Empatizar y diferenciar. ¿Cuál es el anhelo de la otra persona? ¿Quiere acercarse? ¿Puede? ¿Por dónde queda la delgada línea roja entre lo decible y lo indecible? Lo percibimos en las conversaciones difíciles, en la que nos jugamos vínculos entrañables: hay momentos en que las palabras de la otra persona nos llegan como caricias, en otros, como dardos. Cuando las percibimos como dardo, asumimos una reacción de defensa casi animal, (si tan sólo no fuera tan humana) corremos a descalificar. Nos defendemos.

Que una viva palabras de la otra persona como dardos, no significa que lo sean, tampoco –necesariamente- significa que estén equivocadas, lo difícil es callarse la boca y quedarse a escuchar, ¿Cuándo sí, y cuando no? “Amar es renunciar a una parte del propio narcisismo”, mi frase preferida de Freud. Una no puede honrarla cada vez, o porque nuestras defensas no nos lo permiten, y/o porque a veces (en el peor de los casos) resulta delicado ceder territorios interiores, ante un otro de ánimos expansionistas arrellanado en el: “no renuncio a nada de mí, y mi narcisismo se apodera de todo lo que cedas”.

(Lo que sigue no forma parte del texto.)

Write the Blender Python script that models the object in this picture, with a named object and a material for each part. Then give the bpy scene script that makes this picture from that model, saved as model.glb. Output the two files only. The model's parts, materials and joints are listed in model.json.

Pero, ¿y si ambos se arriesgan y renuncian “a una parte”? ¿Y si se logra? ¿Y si renunciamos al montón de palabras inútiles de las que nos servimos, para no decir nada? Quizá si una se calla corre el “riesgo” de escuchar al otro, peor aún: corre el “riesgo” de escucharse a sí misma. ¿No sería buenísimo? Vale la pena, creo, como escribió A. Pizarnik: “Sólo por decir, sólo por ver si se puede decir”.